1.  Nicolas Poussin's ink drawing "Music of Time"--I wanted to directly cite the four dancers of Poussin as the idea of dancing muses in our time seem rather arcane and perhaps even ridiculous.   The internal challenge was this: in our day and age, can one without cynicism nor irony reference the four symbols of time, of human life?  Furthermore, nowadays when one thinks of dancers, the image of Matisse's dancers, ochre bodies floating over a blue ground comes to mind.  The implication of using Poussin's drawings may be that Matisse himself referenced Poussin, but then which artist of the 19th or 20th century, did not have Poussin in the back of his mind? 


2.  The two figures in the left foreground are figures of antiquity--two different antiquities from two different continents.  There is the greek figure of Antinoüs, which I concocted based on drawings that I have made of the many sculptures that the Emperor Hadrien had created in memory of his beloved dispersed throughout the Louvre.  Then there is the small child, based on a ceramic figure of an Olmec child from Mexico (from about the 9th century B.C.) that I "befriended" and sketched during my weekly visits to the Metropolitain Museum in New York when I lived there. The idea was to place these two youthful funerary figures together, one from a clearly Western tradition, and the other from a "primitive" native American culture, together.  
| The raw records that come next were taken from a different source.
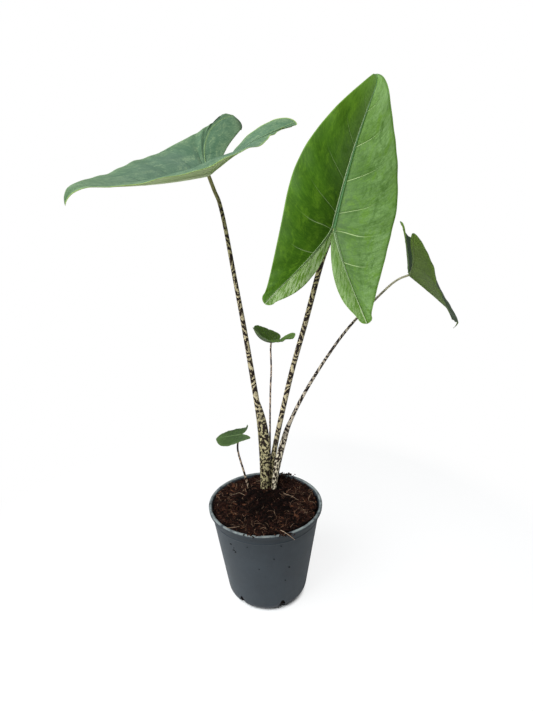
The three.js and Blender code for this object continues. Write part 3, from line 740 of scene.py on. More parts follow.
def blade_arrays(name, rows, columns, settings):
    """Points, faces and attributes of a whole blade: for each side the outer and the notch patch."""
    leaf = LEAVES[name]
    form = (bend_blade(leaf), joint_frame(leaf))
    points, faces, veins, blade = [], [], [], []
    start = 0
    for sign in (1, -1):
        for notch, part in ((False, 1), (True, 2)):
            u = np.linspace(0, 1, rows // part + 1)
            v = np.linspace(0, 1, columns // part + 1) ** 1.35
            (top, bottom, edge), vein, place = blade_patch(leaf, form, u, v, notch, sign, settings)
            count = top.shape[0] * top.shape[1]
            under = place.copy()
            under[..., 1] = 1.0
            points += [top.reshape(-1, 3), bottom.reshape(-1, 3), edge]
            veins += [vein.reshape(-1, 3), vein.reshape(-1, 3), vein[:, -1]]
            blade += [place.reshape(-1, 3), under.reshape(-1, 3), place[:, -1]]
            faces.append(grid_quads(len(u), len(v), start))
            faces.append(grid_quads(len(u), len(v), start + count)[:, ::-1])
            last = np.arange(len(u)) * len(v) + len(v) - 1
            rim = 2 * count + np.arange(len(u))
            faces.append(index_quads(start + np.stack([last, rim, count + last], axis=1)))
            start += 2 * count + len(u)
    low, high = (np.array(corner) / MM for corner in CAD_BOX)
    points = [np.clip(part, low + CLEAR, high - CLEAR) for part in points]
    return [np.concatenate(part) for part in (points, faces, veins, blade)]


def leaf_marks(s, look):
    """The marks that a leaf's colours follow, from 0 to 1 but for the distances in mm.

    "veins" holds the side veins' phase, v, and the side: 0 on the rib, 0.3 on the outer and 1 on the notch's
    patch, less than 0 at the right. "blade" holds u, 1 on the lower face, and the half's width.
    """
    m = types.SimpleNamespace()
    phase, m.across, m.side = s.attribute("veins")
    m.along, m.under, width = s.attribute("blade")
    size = look["size"]
    m.right = m.side.rise(-0.05, -0.25)
    m.lobe = m.along.rise(0.485, 0.54)
    m.from_rib = m.across * width
    m.from_margin = (1.0 - m.across) * width

    m.rib_width = (1.0 - abs(m.along - 0.5) * 1.6) * (1.0 - m.lobe * 0.45) * (2.3 * size)
    m.rib = (m.from_rib / m.rib_width).rise(1.12, 0.85)
    # Painted shade at the foot of the raised rib.
    m.beside_rib = (m.from_rib / m.rib_width).rise(2.3, 1.1) * (1.0 - m.rib)
    m.lobe_lines = abs(m.from_rib - m.rib_width).rise(0.4 * size + 0.1, 0.1) * m.lobe

    spacing = (1.0 - m.lobe * 0.45) * (32.0 * size)
    from_vein = abs((phase + 100.5).maths("FRACT") - 0.5) * spacing
    vein_widths = from_vein / ((1.0 - m.across * 0.8) * (0.40 * size + 0.05))
    shown = m.along.rise(0.05, 0.2) * m.along.rise(0.75, 0.68)
    m.vein = vein_widths.rise(1.35, 0.35) * m.across.rise(0.78, 0.25) * shown
    m.vein_under = vein_widths.rise(2.0, 0.5) * shown
    # A band along each side vein: painted shade in the colour, and sunk in the relief.
    m.beside_vein = (from_vein / (3.4 * size)).rise(1.0, 0.0) * m.across.rise(0.95, 0.3) * shown

    m.margin = m.from_margin.rise((0.75 * size + 0.15) * look["edge"], 0.2) * (0.4 + 0.2 * look["edge"])
    m.margin = m.margin * (1.0 - m.right * look["bare"])

    point = s.place()
    m.drift = s.noise(point, 17 * size + 3, 3.0, 0.6)
    m.speck = s.noise(point, 1.5, 3.0, 0.7)
    m.streak = s.noise(s.join(phase, m.across * 0.13, m.under * 3.0), 0.022, 5.0, 0.75, 0.5)
    m.fan = s.noise(s.join(phase, m.across * 0.5, m.under * 3.0 + 7.0), 0.16, 3.0, 0.6, 0.6)
    along_vein = s.join(phase * 9.0 * size, m.across * 22.0 * size, m.under * 5.0)
    m.mottle = s.noise(along_vein, 4.2 * size, 3.0, 0.65, 0.8)
    m.net = s.cells(s.join(phase * 32.0 * size, m.from_rib * 0.8, m.under * 9.0), 2.3 * size).rise(0.0, 0.2)
    return m


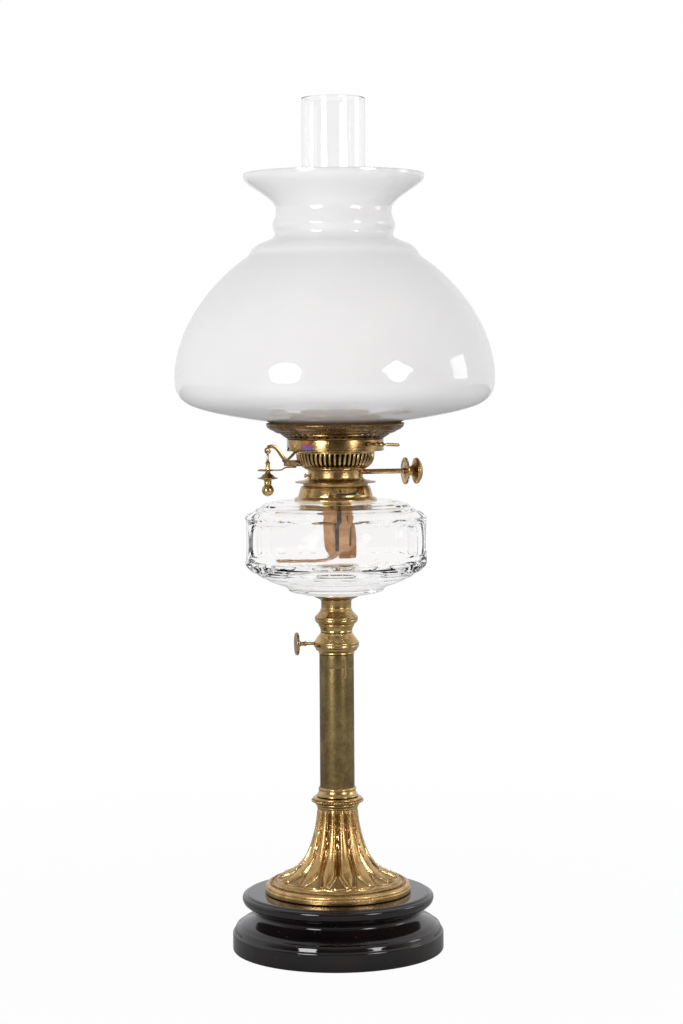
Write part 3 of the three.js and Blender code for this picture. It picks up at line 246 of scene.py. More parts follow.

3.  The small animal figures in the foreground--the cats serving the mice--are based on drawings I made at the Egyptian Museum in Cairo of the Satirical papyrus (#232 in Cabinet 9 of room 29).  The Egyptians were conquered by foreign powers at the time when the drawings were made and the cats serving the mice were a metaphor of the Egyptians subjugated to foreign rule.

4.  In the center mid-ground, there is a portrait of Louis Philippe, King of the French between 1830 and 1848, known for his exploitation of the working class, leaving them in miserable condition while making the wealthy more wealthy.  


5.  In the right mid-ground, I directly quoted the French pompier painter Jean-Pierre Granger (1779-1840),  who painted Apollon et Cyparisse in 1816, which is now in Leipzig.  



In turn, it appears that Granger had quoted Benjamin West.  Apollo  was amorous of many different earthlings, from Daphné to Hyacinth.  In fact, the poor Hyacinth was killed by a discus that was thrown by Apollo himself; "The Death of Hyacinth" was painted by Benjamin West in 1771 (Philadelphia Museum of Art):



6.  The right mid-ground has a model wearing a jacket from the 1971 Yves Saint Laurent collection.  I can't find the original ad but here is a photograph of the jacket:


7.  Finally, the distant background is a jumble of quotes based on images that proliferated around the teaching of salvation and expiation of sin as proposed by the Catholic religion that I will list here in no particular order:

from "Les Belles Heures du Duc de Berry" (Cloisters Museum, NYC)

The San Zaccaria altarpiece by Giovanni Bellini in Venice

One of the St. George cycle of paintings by Vittore Carpaccio at the Scuolo Dalmata delli Santi Giorgio e Triffon in Venice



Many other works were thought about, referenced, studied during the time of the conception of this painting but these are the main references.  The spiral of references, quotations, borrowings may appear to be endless.  The citations were an effort on my part to use images that are known, that have a certain historical context and to place them as such in a sort of stage so that they can dialog with each other.

More importantly, the original idea of the composition of this piece was a reflection about a painting by Terry Winters called "Good Government" that I have spoken about in an earlier post.  The horizon-line of the painting is disposed of in an "off" perspective manner, much too high to be at eye level really.  In fact, in the painting, there is no certainty as to what exactly is the "eye-level."  The illusionism of the figures getting smaller is preserved but the disposition of the figures also implies multiple possible levels of vision, high and low, up in the air or down in the sand.  The hierarchical groupings reference the spores and minerals of the Winters painting, but I am very much painting figures and not morulae, spores, nor insects.

Artists have borrowed from and quoted each other for centuries.  It is just that having lived through the wholesale theft of my partner's work, I would like to make my references clear, to differentiate my process from that of a plagiarist by simple admission and citation.